Death is so perplexing to me, I mean the way people choose to honor the dead... or not...I hate when someone lives their whole life actually trying to make a point and then once they're dead people go and deal with it in a way that would make the deceased sad or disgusted.
But at least you are thinking about what HE would've wanted, so often that part is so quickly forgotten.
Anonymous-san
It's really hard to engage someone in a meaningful conversation about death. No one really seems to want to talk about it. It becomes an almost shameful topic. I think that's really unfortunate. I guess that comes from living far longer than evolution naturally equipped us for. Death is always "over there" and rarely within the personal scope.
I'm sure that he would think all of his fans are being silly. He was a very realistic man and surprised he lived as long as he did. I overheard some girls talking about him, but they had no idea who he was (the author of Fahrenheit 451, they thought). I usually write that kind of stuff off as people being ignorant, but this got to me.
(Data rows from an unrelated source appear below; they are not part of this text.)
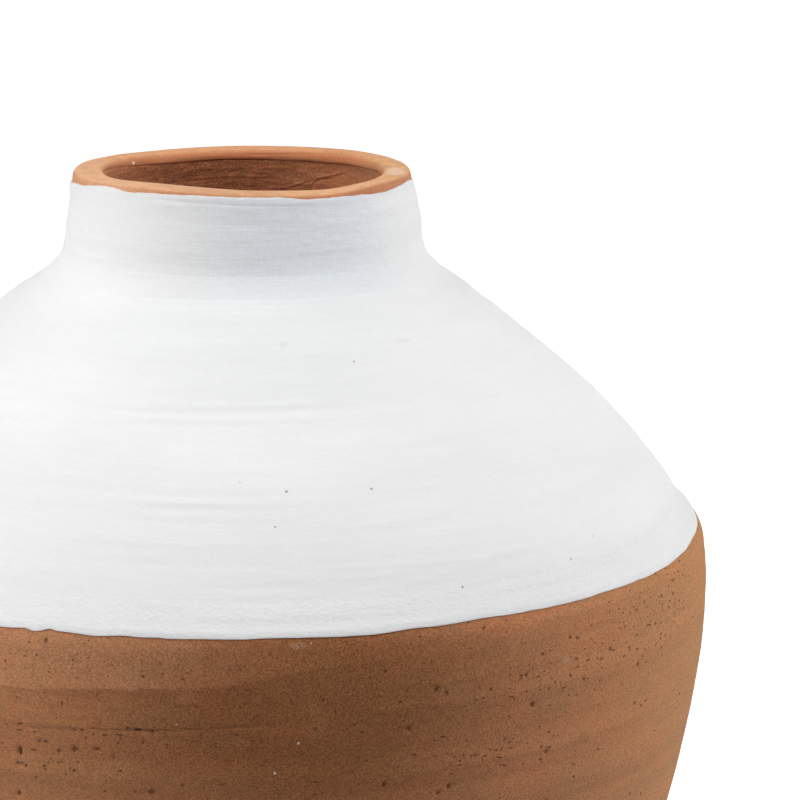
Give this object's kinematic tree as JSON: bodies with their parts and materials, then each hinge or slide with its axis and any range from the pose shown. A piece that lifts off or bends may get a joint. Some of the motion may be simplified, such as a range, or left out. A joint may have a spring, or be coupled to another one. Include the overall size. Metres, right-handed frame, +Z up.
{
  "type": "storage jar",
  "caption": "Round-bellied terracotta storage jar with a short open neck, a thick rounded lip, a whitewashed neck and shoulder, and a raw clay belly and foot.",
  "frame": {"origin": "middle of the foot, on the ground", "axes": "+Z up along the jar's axis, out of the mouth; the picture looks along +Y with +X to its right"},
  "size_m": [0.32, 0.32, 0.332],
  "materials": {
    "terracotta": "raw fired terracotta, matte, wiped, with small open pits",
    "slip": "fired slip of the same clay, matte and fine",
    "whitewash": "matte chalky white, brushed on in level strokes"
  },
  "bodies": {
    "root": {"floor_disc": "terracotta", "floor_slip_joint": "slip", "lower_wall": "terracotta", "belly_slip_joint": "slip", "shoulder_wall": "terracotta", "neck_slip_joint": "slip", "neck_collar": "terracotta", "white_coat": "whitewash"}
  },
  "joints": []
}
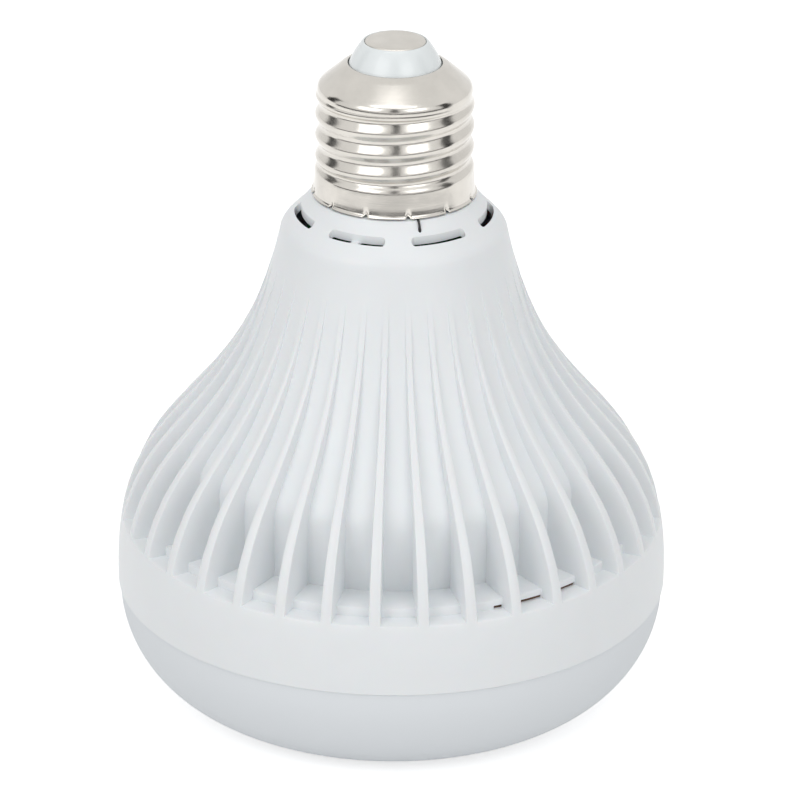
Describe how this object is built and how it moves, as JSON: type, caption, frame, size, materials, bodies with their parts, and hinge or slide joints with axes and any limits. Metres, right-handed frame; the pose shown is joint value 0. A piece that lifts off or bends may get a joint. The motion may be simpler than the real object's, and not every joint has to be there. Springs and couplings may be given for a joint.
{
  "type": "speaker light bulb",
  "caption": "E27 light bulb with a speaker: ribbed white bell housing with vent slots, milky light ring, nickel screw cap, and a full-range driver facing out of the light face",
  "frame": {"origin": "centre of the light face, which the bulb stands on", "axes": "+Z from the light face up to the centre contact; -Y through a rib that faces the viewer of the picture"},
  "size_m": [0.0932, 0.0932, 0.1157],
  "materials": {
    "white_abs": "fine satin moulded surface",
    "milky_polycarbonate": "translucent milky, satin",
    "nickel_plate": "nickel plated, semi-bright",
    "insulator_white": "glossy white",
    "phenolic_board": "brown phenolic",
    "led_phosphor": "yellow phosphor in white package",
    "zinc_screw": "zinc plated",
    "pressed_steel": "zinc plated sheet",
    "ferrite": "dark grey sintered ferrite",
    "coil_copper": "enamelled copper on a former",
    "cone_paper": "black pulp paper",
    "surround_rubber": "black rubber",
    "spider_cloth": "resin dipped cloth",
    "strip_board": "brown fibre strip with tinned eyelets",
    "green_board": "green solder mask",
    "tinned_shield": "tinned shield can",
    "black_epoxy": "black moulding compound",
    "capacitor_sleeve": "black shrink sleeve",
    "film_epoxy": "brown dipped epoxy",
    "coil_tape": "yellow tape",
    "gold_pin": "gold flashed pins",
    "resistor_lacquer": "blue-green lacquer",
    "lead_black": "black PVC",
    "lead_red": "red PVC"
  },
  "bodies": {
    "lamp_body": {"housing": "white_abs", "speaker_grille": "white_abs", "speaker_pod": "white_abs", "diffuser": "milky_polycarbonate", "screw_shell": "nickel_plate", "centre_contact": "nickel_plate", "cap_insulator": "insulator_white", "led_board": "phenolic_board", "led_chips": "led_phosphor", "pod_screws": "zinc_screw", "led_board_screws": "zinc_screw", "speaker_screws": "zinc_screw", "audio_board_screws": "zinc_screw", "speaker_frame": "pressed_steel", "front_plate": "pressed_steel", "yoke": "pressed_steel", "magnet": "ferrite", "transformer_core": "ferrite", "inductor": "ferrite", "gasket": "cone_paper", "surround": "surround_rubber", "spider": "spider_cloth", "terminal_strip": "strip_board", "power_board": "green_board", "audio_board": "green_board", "bluetooth_module": "tinned_shield", "amplifier_chip": "black_epoxy", "bridge_rectifier": "black_epoxy", "mains_capacitor": "capacitor_sleeve", "output_capacitor": "capacitor_sleeve", "film_capacitor": "film_epoxy", "transformer_coil": "coil_tape", "link_pins": "gold_pin", "fusible_resistor": "resistor_lacquer", "neutral_lead": "lead_black", "led_leads": "lead_black", "live_lead": "lead_red", "speaker_leads": "lead_red"},
    "moving_cone": {"speaker_cone": "cone_paper", "dust_cap": "cone_paper", "voice_coil": "coil_copper"}
  },
  "joints": [
    {"name": "cone_travel", "type": "slide", "parent": "lamp_body", "child": "moving_cone", "axis": [0, 0, 1], "range_m": [-0.0015, 0.0015], "stiffness_N_per_m": 1000, "deforming": ["surround", "spider"]}
  ]
}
A great man and literary icon like Kurt Vonnegut dies, and he's treated with disdain like someone that no one knows. Yet, when Anna Nicole Smith dies, the American public and media crap out their eyes in response. There are only so many ways you can say, "Misplaced priorities."
But Anna Nicole Smith was able to bring revenue to the media when they reported on all the stupid things she did. Since Kurt Vonnegut didn't do stupid things the news couldn't report about him, and since this society is so based around media and entertainment that doesn't require effort and literacy Anna Nicole Smith was more important to society.